The preparation of the interim financial
statements in conformity with IFRS requires management to make judgments, estimates and assumptions that affect the application
of accounting policies and the reported amounts of assets, liabilities, income and expenses. Actual results may differ from these
estimates. Estimates and underlying assumptions are reviewed on an ongoing basis. Revisions to accounting estimates are recognized
in the period in which the estimates are revised and in any future periods affected.
In preparing these interim financial statements,
the critical judgments made by management in applying the Group's accounting policies and the key accounting estimates were
the same as those that applied to the annual consolidated financial statements as at and for the year ended December 31, 2016.
These interim financial statements are presented
in thousands of Euro, which is also the Group's functional currency. All financial information presented in Euro has been
rounded to the nearest thousand (abbreviated ) or million (abbreviated million).
The accounting policies applied by the Group
in these interim financial statements are the same as those applied by the Group in its consolidated financial statements as at
and for the year ended December 31, 2016.
New standards and interpretations applied
The following amendments to standards and
new or amended interpretations are effective for annual periods beginning on or before January 1, 2017, and will be applied in
preparing the annual financial statements for the year 2017:
| Standard/Interpretation | Effective Date 1 |
| Amendments to IAS 7 Disclosure Initiative | January 1, 2017 |
1 Shall apply for periods
beginning on or after the date shown in the effective date column.
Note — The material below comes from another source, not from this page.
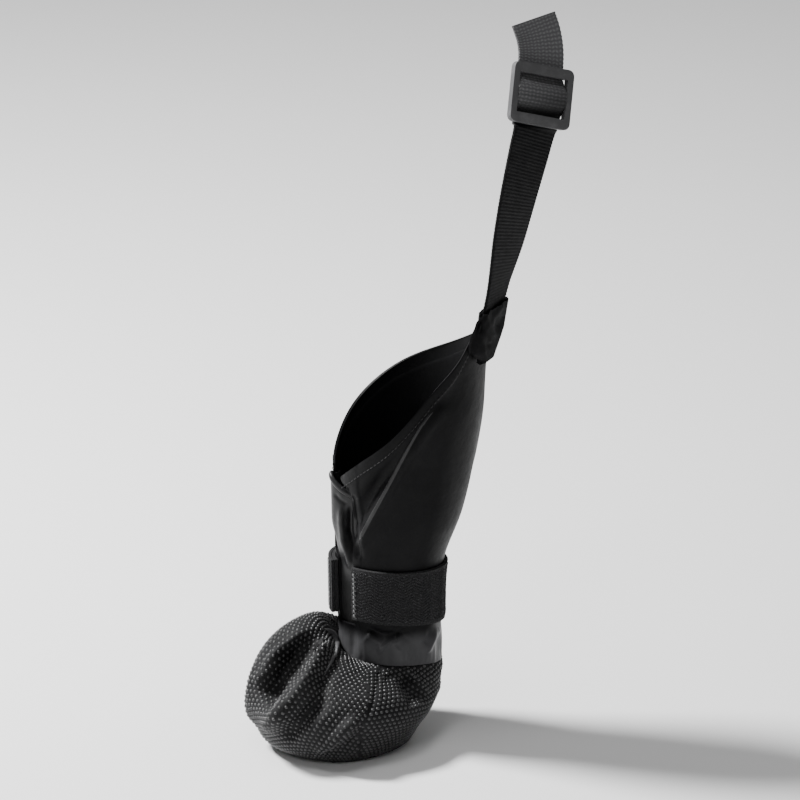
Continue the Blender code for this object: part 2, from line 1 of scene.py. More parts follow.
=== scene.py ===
"""The looks of a dog boot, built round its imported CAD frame.

Every form is worked out in millimetres in the row frame and becomes metres when a mesh is made. Creases are placed
in a view plane: across runs right and up runs up as seen from the side that they name.
"""

from __future__ import annotations

import logging
import math
from dataclasses import dataclass
from enum import Enum

import bmesh
import bpy
import numpy as np
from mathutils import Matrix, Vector
from mathutils.bvhtree import BVHTree

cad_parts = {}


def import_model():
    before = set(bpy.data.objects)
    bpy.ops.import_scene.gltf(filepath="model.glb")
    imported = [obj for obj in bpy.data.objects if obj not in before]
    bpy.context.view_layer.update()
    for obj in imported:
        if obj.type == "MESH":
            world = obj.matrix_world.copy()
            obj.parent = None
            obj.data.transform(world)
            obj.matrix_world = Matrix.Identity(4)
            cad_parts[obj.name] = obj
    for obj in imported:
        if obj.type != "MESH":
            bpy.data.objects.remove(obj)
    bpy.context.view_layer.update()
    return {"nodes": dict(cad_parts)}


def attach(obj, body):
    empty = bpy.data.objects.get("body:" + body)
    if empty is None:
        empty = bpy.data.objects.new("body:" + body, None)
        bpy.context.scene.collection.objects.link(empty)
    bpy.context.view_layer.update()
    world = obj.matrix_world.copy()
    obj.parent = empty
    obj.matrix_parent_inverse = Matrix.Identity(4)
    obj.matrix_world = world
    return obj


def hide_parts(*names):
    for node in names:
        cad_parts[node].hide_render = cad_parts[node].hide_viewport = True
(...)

New standards and interpretations not
The following standards, amendments to standards
and interpretations are effective for annual periods beginning after December 31, 2017, and have not been applied in preparing
these consolidated financial statements.
| Standard/Interpretation | Effective Date 1 |
| IFRS 15 Revenue from Contracts with Customers | January 1, 2018 |
| IFRS 9 Financial Instruments (2014) | January 1, 2018 |
| Clarifications to IFRS 15 Revenue from Contracts with Customers | January 1, 2018 |
| Amendments to IFRS 2: Classification and Measurement of Share- | |
| based Payment Transactions | January 1, 2018 |
| Annual Improvements to IFRS Standards 2014-2016 Cycle | January 1, 2018 |
| IFRS 16 Leases | January 1, 2019 |
1 Shall apply for periods
beginning on or after the date shown in the effective date column.
The Group is assessing the potential impact
that IFRS 9 could have on its consolidated financial statements. The new accounting standard IFRS 15 is currently not applicable
to InflaRx because no revenue will be generated for the foreseeable future by the Group.
InflaRx will adopt IFRS 9 initially on January
1, 2018. Management will apply the new standard retrospectively in accordance with IAS 8. In addition, management has elected to
not restate comparative information as permitted by IFRS 9. At the date of initial application, InflaRx will record any difference
between previous carrying amounts and those determined under IFRS 9 in opening retained earnings.
InflaRx does not expect any actual impact
on its financial statements for fiscal year 2018 from the adoption of IFRS 9. InflaRx currently holds other assets, trade and other
payables. InflaRx does not hold and expects not to hold in 2018 any other financial instruments, including equity instruments,
derivatives or financial liabilities, that would warrant a new classification or revised measurement under IFRS 9. The new standard
will nevertheless require InflaRx to revise its accounting processes and internal controls related to reporting financial instruments
that InflaRx may hold in the foreseeable future, and these changes are not yet complete. However, InflaRx is continuing to evaluate
the potential impact from IFRS 9.
The other new or amended standards and interpretations
are not expected to have a significant effect on the consolidated financial statements of the Group.
Other assets include prepaid expenses of
1,372 as of September 30, 2017 (as of 31 December 2016: 0) related to the Company's initial public offering.
InflaRx established an equity-settled share-based
payment program in 2016 (the "2016 Plan"). Pursuant to the 2016 Plan, InflaRx granted to its managing directors, certain
executive officers and key employees options to acquire common shares. Each option grant vests on a graded pattern over a period
of 36 months following the initial grant date, with one-twelfth of the options within such grant vesting every three months during
the total vesting period. However, the vesting of options will automatically accelerate upon the occurrence of certain events such
as an initial public offering or an exit event, as defined in the terms of the preferred shares (see note 5). Share based awards,
including options granted under the 2016 Plan, were exchanged for awards exercisable for common shares of InflaRx upon consummation
of the corporate reorganization. See "note (7) Significant Events After the Reporting Date" for further details.